● **Exercise directions**
Only the lines from the one containing "The build123d and" through the final line of the material below should be output, exactly as they stand.

------ Exercise data

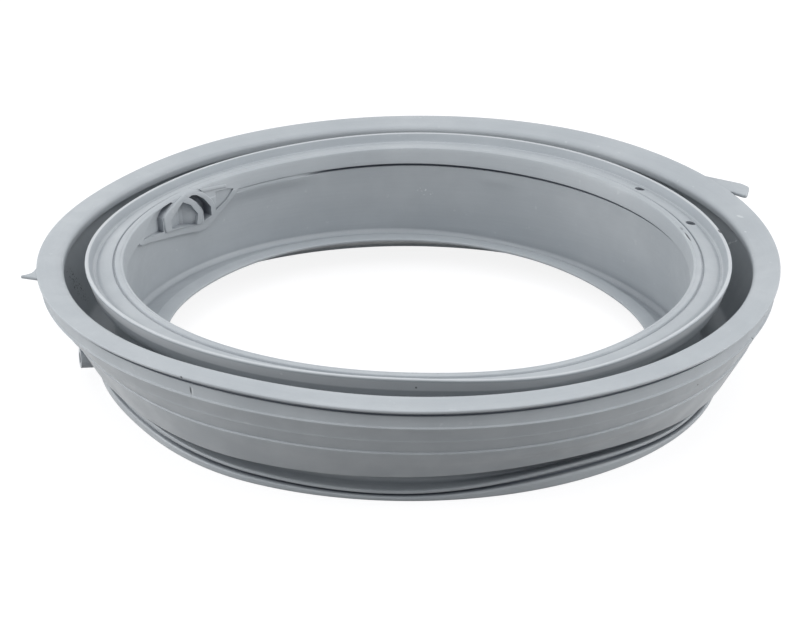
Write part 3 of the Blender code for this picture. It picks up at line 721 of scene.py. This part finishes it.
def rubber(marks):
    """Satin grey rubber: mottled, with fine grain, streaks along the moulding and marks; painted shade in
    folds and on the lip's inner wall, and a painted highlight on the lip's top.
    """
    material, g = new_material("grey_rubber")
    place = g.add("ShaderNodeTexCoord").outputs["Object"]
    split = g.add("ShaderNodeSeparateXYZ", i0=place)
    x, y, z = split.outputs
    radius = g.math("SQRT", g.math("ADD", g.math("MULTIPLY", x, x), g.math("MULTIPLY", y, y)))
    along = g.add("ShaderNodeCombineXYZ", X=g.math("MULTIPLY", x, 0.05), Y=g.math("MULTIPLY", y, 0.05),
                  Z=g.math("ADD", z, g.math("MULTIPLY", radius, 0.8))).outputs[0]
    cloud = g.span(g.noise(place, 14.0, 4.0), 0.34, 0.66)
    mottle = g.span(g.noise(place, 70.0, 4.0, 0.6), 0.3, 0.7)
    streak = g.span(g.noise(along, 900.0, 3.0, 0.6), 0.35, 0.68)
    grain = g.noise(place, 1500.0, 2.0)
    pores = g.noise(place, 520.0, 4.0, 0.65)
    color = g.mix(cloud, CLOUD_DARK, CLOUD_PALE)
    color = g.mix(g.math("MULTIPLY", mottle, 0.35), color, MOTTLE_GREY)
    color = g.mix(g.math("MULTIPLY", streak, 0.10), color, STREAK_GREY)
    dust = g.span(g.noise(place, 210.0, 2.0), 0.70, 0.76)
    color = g.mix(g.math("MULTIPLY", dust, 0.22), color, DUST_GREY)
    # Painted shade: colour darkened in folds, creases and recesses by ambient occlusion.
    fold_occlusion = g.add("ShaderNodeAmbientOcclusion", dict(samples=6, only_local=True),
                   Distance=FOLD_SHADE_REACH * MM)
    fold_shade = g.span(fold_occlusion.outputs["AO"], 0.10, 0.78, 0.88, 0.0)
    color = g.mix(fold_shade, color, FOLD_SHADE_GREY)
    # Painted shade: the lip's steep inner wall, just above the seat, made darker.
    seat = g.band(radius, SEAT_RADIUS - 2.4, SEAT_RADIUS - 0.3, 0.4)
    seat = g.math("MULTIPLY", seat, g.span(z, 54.0 * MM, 57.0 * MM))
    color = g.mix(g.math("MULTIPLY", seat, 0.40), color, LIP_WALL_SHADE)
    # Painted highlight: the lip's flat top made paler.
    edge = g.band(radius, SEAT_RADIUS + 0.2, LIP_RADIUS - 0.8, 0.4)
    edge = g.math("MULTIPLY", edge, g.span(z, 58.0 * MM, 60.0 * MM))
    color = g.mix(g.math("MULTIPLY", edge, 0.55), color, LIP_TOP_HIGHLIGHT)
    speckle = g.span(g.noise(place, 900.0, 2.0), 0.58, 0.66)
    for kind, middle, turn, half, strength in marks:
        local = g.add("ShaderNodeMapping", dict(vector_type="TEXTURE"), Vector=place, Location=middle,
                      Rotation=turn, Scale=half)
        reach = g.add("ShaderNodeVectorMath", dict(operation="LENGTH"), i0=local.outputs[0]).outputs["Value"]
        share = g.span(reach, 0.55, 1.05, strength, 0.0)
        if kind in ("speckled", "dusted"):
            share = g.math("MULTIPLY", share, speckle)
        tone = MARK_PALE if kind in ("pale", "dusted") else MARK_DARK
        color = g.mix(share, color, tone)
    rough = g.math("ADD", g.span(mottle, 0.0, 1.0, 0.36, 0.47), g.math("MULTIPLY", streak, 0.05))
    height = g.math("ADD", g.math("MULTIPLY", grain, 0.5), g.math("MULTIPLY", pores, 0.5))
    fine = g.add("ShaderNodeBump", Strength=0.10, Distance=0.0004, Height=height).outputs[0]
    waves = g.add("ShaderNodeBump", Strength=0.12, Distance=0.004, Height=g.noise(place, 26.0, 3.0),
                  Normal=fine).outputs[0]
    shader = g.add("ShaderNodeBsdfPrincipled", Base_Color=color, Roughness=rough, Normal=waves)
    g.add("ShaderNodeOutputMaterial", Surface=shader.outputs[0])
    return material


def white_floor():
    """White floor that shows white to the camera and keeps a soft shadow of the seal."""
    material, g = new_material("white_floor")
    direct = g.backdrop_ray()
    plain = g.add("ShaderNodeBsdfDiffuse", Color=FLOOR_BOUNCE)
    dim = g.add("ShaderNodeBsdfDiffuse", Color=FLOOR_SHADOW)
    glow = g.add("ShaderNodeEmission", Color=WHITE, Strength=FLOOR_GLOW)
    shown = g.add("ShaderNodeAddShader", i0=dim.outputs[0], i1=glow.outputs[0])
    surface = g.add("ShaderNodeMixShader", i0=direct, i1=plain.outputs[0], i2=shown.outputs[0])
    g.add("ShaderNodeOutputMaterial", Surface=surface.outputs[0])
    return material


def build_stage():
    """Large white floor."""
    mesh = bpy.data.meshes.new("floor")
    half = FLOOR_HALF
    mesh.from_pydata([(-half, -half, 0), (half, -half, 0), (half, half, 0), (-half, half, 0)], [],
                     [(0, 1, 2, 3)])
    floor = bpy.data.objects.new("floor", mesh)
    bpy.context.scene.collection.objects.link(floor)
    mesh.materials.append(white_floor())


def build_world():
    """White behind the object, and a plain soft grey light round it."""
    world = bpy.data.worlds.new("studio")
    bpy.context.scene.world = world
    world.use_nodes = True
    world.node_tree.nodes.clear()
    g = Graph(world)
    direct = g.backdrop_ray()
    direction = g.add("ShaderNodeSeparateXYZ", i0=g.add("ShaderNodeTexCoord").outputs["Generated"])
    level = g.span(direction.outputs["Z"], -0.1, 0.9, WORLD_LOW, WORLD_HIGH)
    light = g.add("ShaderNodeBackground", Color=WORLD_TINT, Strength=level)
    white = g.add("ShaderNodeBackground", Color=WHITE, Strength=1.0)
    surface = g.add("ShaderNodeMixShader", i0=direct, i1=light.outputs[0], i2=white.outputs[0])
    g.add("ShaderNodeOutputWorld", Surface=surface.outputs[0])


def soft_light(name, azimuth, elevation, distance, size, power):
    """Rectangular area light that faces the seal from a photo azimuth."""
    data = bpy.data.lights.new(name, "AREA")
    data.shape = "RECTANGLE"
    data.size, data.size_y = size
    data.energy = power
    light = bpy.data.objects.new(name, data)
    bpy.context.scene.collection.objects.link(light)
    turn = radians(azimuth + PHOTO_TURN)
    rise = radians(elevation)
    back = Vector((cos(turn) * cos(rise), sin(turn) * cos(rise), sin(rise)))
    light.location = back * distance
    light.rotation_mode = "QUATERNION"
    light.rotation_quaternion = (-back).to_track_quat("-Z", "Y")
    return light


def build_lights():
    for lamp in LAMPS:
        soft_light(*lamp)


def build_camera():
    """Camera at the photo's angle, with the rim's middle at its place in the photo."""
    data = bpy.data.cameras.new("camera")
    camera = bpy.data.objects.new("camera", data)
    bpy.context.scene.collection.objects.link(camera)
    data.sensor_fit = "HORIZONTAL"
    data.sensor_width = SENSOR
    data.lens = FOCAL_PIXELS * SENSOR / IMAGE_SIZE[0]
    data.clip_start, data.clip_end = 0.05, 50.0
    turn, rise = radians(CAMERA_AZIMUTH), radians(CAMERA_ELEVATION)
    back = Vector((cos(turn) * cos(rise), sin(turn) * cos(rise), sin(rise)))
    camera.location = Vector((0, 0, RIM_LEVEL * MM)) + back * CAMERA_DISTANCE * MM
    right = atan2(TARGET_PIXEL[0] - IMAGE_SIZE[0] / 2, FOCAL_PIXELS)
    up = atan2(IMAGE_SIZE[1] / 2 - TARGET_PIXEL[1], FOCAL_PIXELS)
    aim = (-back).to_track_quat("-Z", "Y") @ Euler((-up, right, radians(CAMERA_ROLL))).to_quaternion()
    camera.rotation_mode = "QUATERNION"
    camera.rotation_quaternion = aim
    bpy.context.scene.camera = camera
    return camera


def main():
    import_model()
    bpy.context.scene.view_settings.view_transform = "Standard"
    seal = build_seal()
    sag(seal.data)
    shade(seal.data)
    seal.data.materials.clear()
    camera = build_camera()
    seal.data.materials.append(rubber(placed_marks(seal, camera)))
    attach(seal, "root")
    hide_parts("door_seal")
    build_stage()
    build_world()
    build_lights()


main()
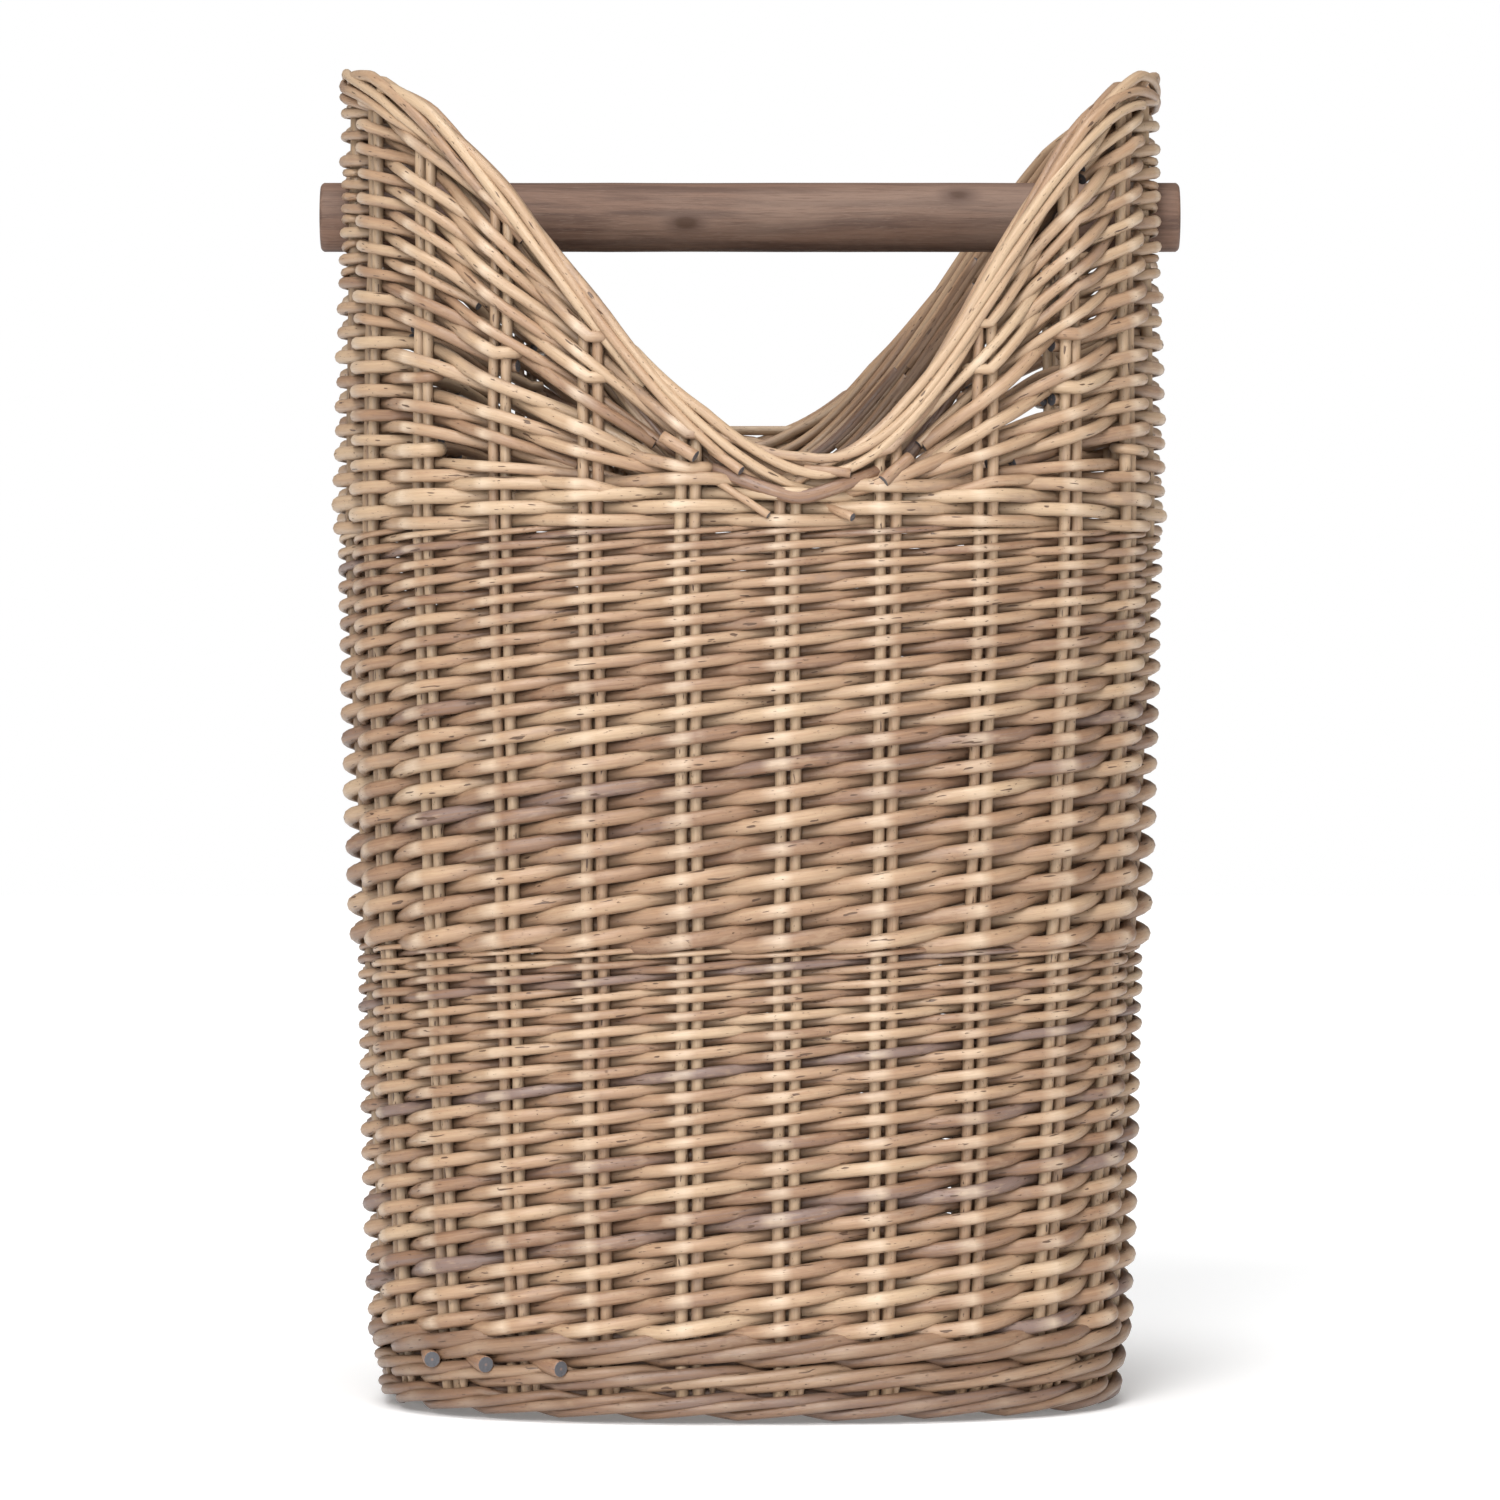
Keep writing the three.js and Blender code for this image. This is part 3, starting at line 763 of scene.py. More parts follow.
class BASKET_OT_ears(bpy.types.Operator):
    """Weave the upper band and the raised ends, in courses that turn back where the rim falls"""

    bl_idname = "basket.ears"
    bl_label = "Raised ends"

    STEPS = 9
    THROUGH = 2  # courses of two rows that run right round under the notches
    COURSES_PER_PIECE = 2
    BORDER = 13 * MM  # height that the rim's border takes up
    TURN_BACK = 3  # one course in so many turns back, and the others run on behind the border
    SPREAD = 0.618  # spaces out the courses that turn back at each pair
    FAN = 0.45  # 0 packs the rows evenly at each pair, and 1 lays them as an even fan
    EYE_ROOM = 2.0 * MM
    PALER = 0.62  # these rods are paler than the bands'
    LESS_PAINTED_SHADE = 0.75  # and get less painted shade
    BEND_ROUND = 0.03  # rounds the bottom of the rod that is bent round the notch's pair
    # Each cut end's start and end, and thickness: places from the notch's pair in stake pairs, then
    # below the rim, outward, and the thickness in millimetres.
    CUT_ENDS = (
        ((-0.77, 0, 3), (-0.47, 11, 9), 5.2),
        ((0.16, 10, 5), (0.60, 12, 8), 5.0),
        ((-0.80, 13, 1), (-0.20, 33, 9), 4.0),
        ((0.34, 27, -3), (0.62, 34, 8), 4.6),
        ((-1.25, -6, 6), (-0.92, 4, 10), 6.6),
        ((1.20, 4, 4), (0.92, 16, 9), 6.8),
    )
    WRAP_CORNER = 0.7  # a wrap is squarer than an ellipse, since it goes round two stakes

    def execute(self, context):
        wall, rods = wall_of(context), context.scene.basket_rods
        self.courses = round((TIP - self.BORDER - MIDDLE_BAND_TOP) / (2 * rods.ear_row))
        others = np.arange(self.THROUGH, self.courses)
        others = others[np.argsort(np.mod(others * self.SPREAD, 1))]
        self.order = np.concatenate([np.arange(self.THROUGH), others])
        self.through(context, wall, rods)
        for name, middle in (("left", LEFT_MIDDLE), ("right", RIGHT_MIDDLE)):
            self.ear(context, wall, rods, name, middle)
        self.notch(context, wall)
        return {"FINISHED"}

    def rows_at(self, wall, rods, pair):
        """Height of every row at a pair, and not a number where a row doesn't reach it."""
        room = float(wall.rim(pair)) - self.BORDER - MIDDLE_BAND_TOP
        count = int(np.clip(round(room / (2 * rods.ear_row)), self.THROUGH, self.courses))
        heights = np.full(2 * self.courses, np.nan)
        for rank, course in enumerate(np.sort(self.order[:count])):
            for row in (0, 1):
                packed = (2 * rank + row + 0.55) / (2 * count)
                fanned = (2 * course + row + 0.55) / (2 * self.courses)
                share = packed if course < self.THROUGH else (1 - self.FAN) * packed + self.FAN * fanned
                heights[2 * course + row] = MIDDLE_BAND_TOP + share * room
        return heights

    def through(self, context, wall, rods):
        rng = np.random.default_rng(30)
        mesh = RodMesh("upper_band_rods")
        table = np.array([self.rows_at(wall, rods, pair) for pair in range(-STAKES, 2 * STAKES)])
        for row in range(2 * self.THROUGH):
            start = (7 * row + 3) // 2 * 2 + 1 - row  # behind a stake
            self.run(mesh, wall, rods, row, start, start + STAKES, table[:, row], -STAKES, rng)
        add_piece(context, mesh, "willow", "upper_band")

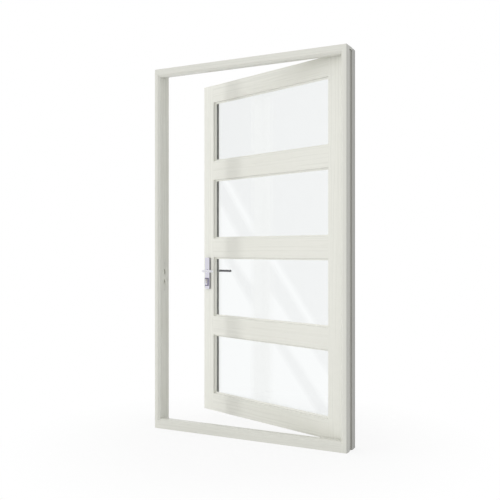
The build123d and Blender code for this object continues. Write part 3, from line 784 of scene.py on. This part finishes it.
class FRONTDOOR_OT_hinges(Operator):
    """Hinges with turned knuckles, domed pins, rounded wings and countersunk screws"""

    bl_idname = "front_door.hinges"
    bl_label = "Hinges"

    wing_corner: length_choice("Wing corner", "Radius of a wing's corners", 6 * MM)

    def execute(self, context):
        for place in HINGES:
            low, high = extent(f"frame_hinge_{place}")
            self.add_half(place, "frame", np.array([1.0, 0, 0]), np.array([0.0, 1, 0]), low[2], high[2])
            self.add_half(place, "leaf", -ALONG, THROUGH, low[2], high[2])
        return {"FINISHED"}

    def add_half(self, place, body, off, rear, foot, head):
        """One half: off points from the pin's axis to the wing, rear from the wing's foot to the axis."""
        axes = (off, rear, UP)
        origin = HINGE_AXIS * (1, 1, 0)
        node = f"{body}_hinge_{place}"
        reach = -extent(node, origin, axes)[0][1]
        sleeve = (head - foot) / 3
        spans = ((foot, foot + sleeve), (head - sleeve, head))
        if body == "leaf":
            spans = ((foot + sleeve + KNUCKLE_GAP, head - sleeve - KNUCKLE_GAP),)
        pieces = [self.flat_wing(-reach, -KNUCKLE_R - KNUCKLE_CLEAR, foot, head, self.wing_corner)]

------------

● **Result of the exercise**
The build123d and Blender code for this object continues. Write part 3, from line 784 of scene.py on. This part finishes it.
class FRONTDOOR_OT_hinges(Operator):
    """Hinges with turned knuckles, domed pins, rounded wings and countersunk screws"""

    bl_idname = "front_door.hinges"
    bl_label = "Hinges"

    wing_corner: length_choice("Wing corner", "Radius of a wing's corners", 6 * MM)

    def execute(self, context):
        for place in HINGES:
            low, high = extent(f"frame_hinge_{place}")
            self.add_half(place, "frame", np.array([1.0, 0, 0]), np.array([0.0, 1, 0]), low[2], high[2])
            self.add_half(place, "leaf", -ALONG, THROUGH, low[2], high[2])
        return {"FINISHED"}

    def add_half(self, place, body, off, rear, foot, head):
        """One half: off points from the pin's axis to the wing, rear from the wing's foot to the axis."""
        axes = (off, rear, UP)
        origin = HINGE_AXIS * (1, 1, 0)
        node = f"{body}_hinge_{place}"
        reach = -extent(node, origin, axes)[0][1]
        sleeve = (head - foot) / 3
        spans = ((foot, foot + sleeve), (head - sleeve, head))
        if body == "leaf":
            spans = ((foot + sleeve + KNUCKLE_GAP, head - sleeve - KNUCKLE_GAP),)
        pieces = [self.flat_wing(-reach, -KNUCKLE_R - KNUCKLE_CLEAR, foot, head, self.wing_corner)]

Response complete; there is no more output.